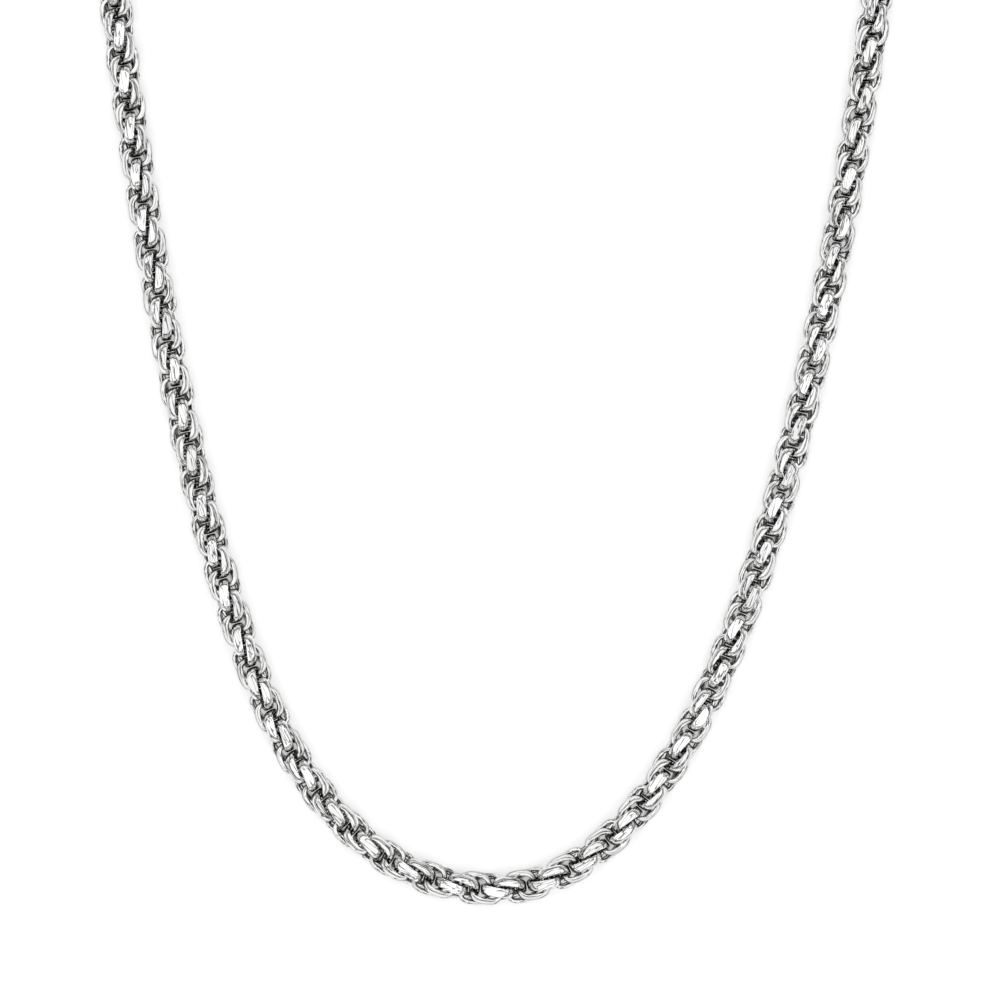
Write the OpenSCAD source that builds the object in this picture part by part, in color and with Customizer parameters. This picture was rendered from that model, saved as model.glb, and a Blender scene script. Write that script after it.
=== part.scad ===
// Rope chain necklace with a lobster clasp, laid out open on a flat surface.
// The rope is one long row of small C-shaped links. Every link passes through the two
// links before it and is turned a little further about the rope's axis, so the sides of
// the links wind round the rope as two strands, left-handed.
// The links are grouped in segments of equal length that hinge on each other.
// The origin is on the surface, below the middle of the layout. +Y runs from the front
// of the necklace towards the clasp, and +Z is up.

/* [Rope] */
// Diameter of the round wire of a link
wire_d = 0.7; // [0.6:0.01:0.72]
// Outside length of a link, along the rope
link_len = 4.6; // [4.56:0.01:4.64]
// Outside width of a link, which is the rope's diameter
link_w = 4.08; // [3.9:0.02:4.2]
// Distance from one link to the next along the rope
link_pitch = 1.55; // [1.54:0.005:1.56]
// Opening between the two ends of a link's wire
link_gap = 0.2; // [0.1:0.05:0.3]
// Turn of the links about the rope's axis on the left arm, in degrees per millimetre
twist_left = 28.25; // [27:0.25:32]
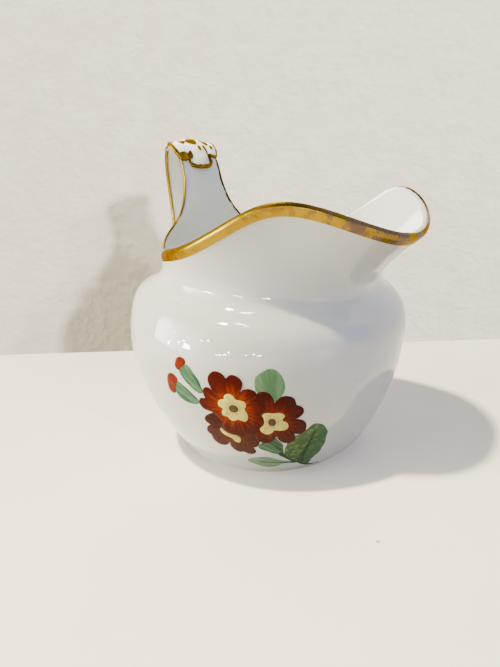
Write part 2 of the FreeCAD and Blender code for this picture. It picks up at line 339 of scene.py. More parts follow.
◆ ◆ ◆ ◆ ◆
Please copy exactly the lines from the first line of the records above through the line containing "and +Z is up.", including both, and nothing more.

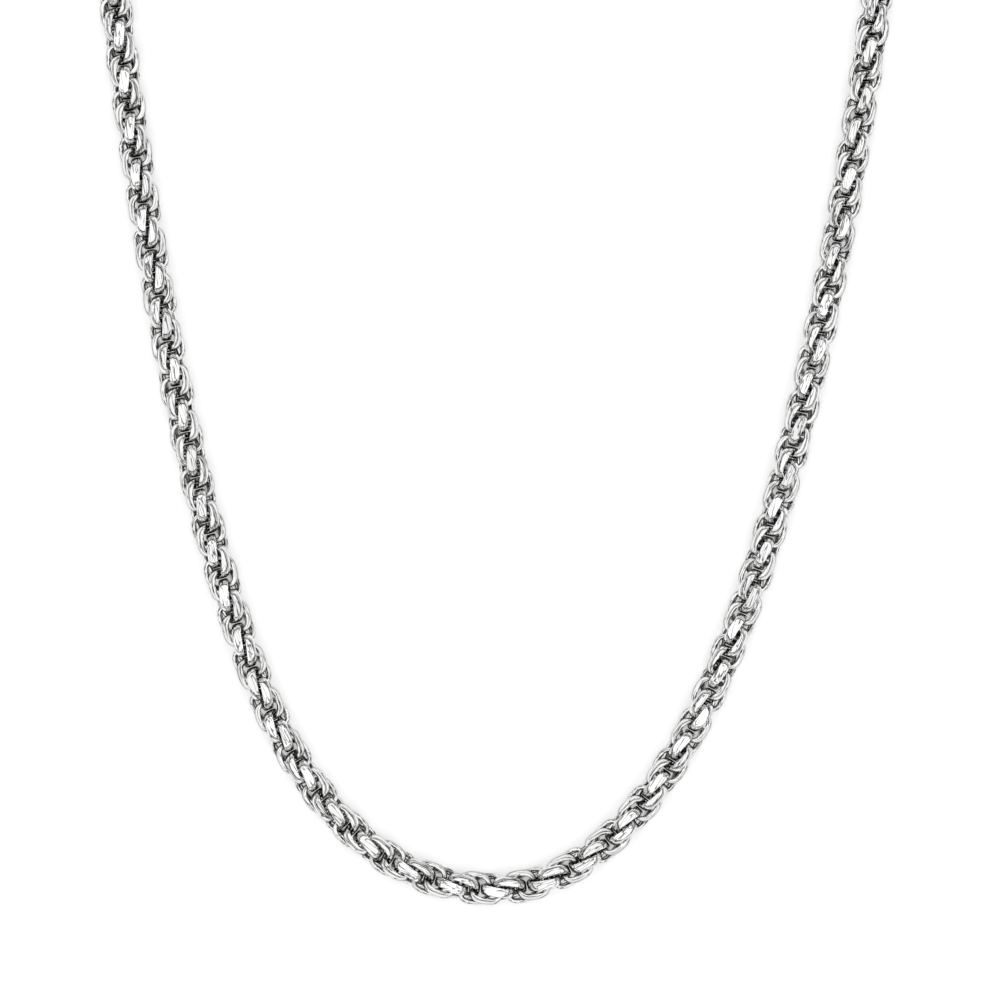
Write the OpenSCAD source that builds the object in this picture part by part, in color and with Customizer parameters. This picture was rendered from that model, saved as model.glb, and a Blender scene script. Write that script after it.
=== part.scad ===
// Rope chain necklace with a lobster clasp, laid out open on a flat surface.
// The rope is one long row of small C-shaped links. Every link passes through the two
// links before it and is turned a little further about the rope's axis, so the sides of
// the links wind round the rope as two strands, left-handed.
// The links are grouped in segments of equal length that hinge on each other.
// The origin is on the surface, below the middle of the layout. +Y runs from the front
// of the necklace towards the clasp, and +Z is up.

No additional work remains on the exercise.